4. The Colts drafted Quenton Nelson and Darius Leonard in 2018. That gave them a Pro Bowl selection, and 2 First Team All-Pro selections. They had zero of each in the five years we’re looking at. Is Chris Ballard the one that got away?
Full Draft List – 2013-2017
This is simply a full, sort-able list of all the draft picks we’re looking at, with some handy filters across the top. The only new metrics here are the two last columns TBSS and TBSS Per Year.
These 2 additional metrics are probably just redundant, less accurate versions of the Weighted Career Average metric, but including them was really just an excuse to play around with the data. The formulae are:
*TBSS – (CarAV)+(All Pro First Team*15)+(Pro Bowls*10)+(Years Starting*2)
*TBSS Per Year – TBSS/(2019-Year)
The list is initially sorted by TBSS Per Year, as this should give an idea of who the best players are irrespective of how recently they were drafted.
It’s fun to filter this list by AFC West teams to see all the Chiefs picks near the top.
Dorsey Can Pick ‘Em
If there’s one thing this research has proven to me, it’s that John Dorsey can pick talent.
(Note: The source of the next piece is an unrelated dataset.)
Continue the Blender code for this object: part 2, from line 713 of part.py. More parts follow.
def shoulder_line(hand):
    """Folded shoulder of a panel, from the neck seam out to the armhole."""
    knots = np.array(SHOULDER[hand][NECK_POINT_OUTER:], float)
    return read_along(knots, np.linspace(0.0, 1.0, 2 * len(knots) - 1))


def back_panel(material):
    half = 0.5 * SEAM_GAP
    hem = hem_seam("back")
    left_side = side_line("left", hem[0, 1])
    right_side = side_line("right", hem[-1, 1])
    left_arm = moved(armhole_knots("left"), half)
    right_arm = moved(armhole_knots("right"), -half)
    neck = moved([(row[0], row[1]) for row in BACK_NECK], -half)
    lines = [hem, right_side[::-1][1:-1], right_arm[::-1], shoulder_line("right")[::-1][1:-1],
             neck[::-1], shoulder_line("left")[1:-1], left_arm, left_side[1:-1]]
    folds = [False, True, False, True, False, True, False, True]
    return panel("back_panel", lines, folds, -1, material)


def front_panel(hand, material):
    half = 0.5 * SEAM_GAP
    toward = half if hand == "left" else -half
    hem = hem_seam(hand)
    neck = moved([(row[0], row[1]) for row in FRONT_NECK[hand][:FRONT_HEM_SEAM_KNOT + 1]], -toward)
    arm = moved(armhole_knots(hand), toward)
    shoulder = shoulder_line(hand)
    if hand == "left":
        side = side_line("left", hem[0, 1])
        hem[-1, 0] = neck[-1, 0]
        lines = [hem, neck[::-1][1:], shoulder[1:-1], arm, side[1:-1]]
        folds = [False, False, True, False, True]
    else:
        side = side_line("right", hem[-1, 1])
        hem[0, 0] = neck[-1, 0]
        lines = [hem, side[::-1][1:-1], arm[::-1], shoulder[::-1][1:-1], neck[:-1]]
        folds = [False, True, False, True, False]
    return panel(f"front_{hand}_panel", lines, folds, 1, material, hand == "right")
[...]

He’s consistently been able to draft elite players, often doing so in the later rounds, and without having a high draft position.
However, the ability to draft quality players hasn’t always ended as planned. We are all well aware that some players he has drafted have not even finished their rookie contracts with the Chiefs, for various reasons. This may be considered a fault in his abilities as a GM, but it doesn’t detract from his abilities as a pure talent elevator.
A New Hope
It’s far too early to judge Brett Veach’s talent evaluation abilities, as the small sample of players he has drafted have only played at most one season in the NFL. He does however have a very big grey sweatshirt to fill if he is to reach the lofty standards set by his predecessor. But thanks to Dorsey, Veach does have the biggest advantage a GM can have – Patrick Mahomes – and as long as he has Mahomes, maybe all he has to do is draft well enough and just not screw up in the same areas that Dorsey failed in.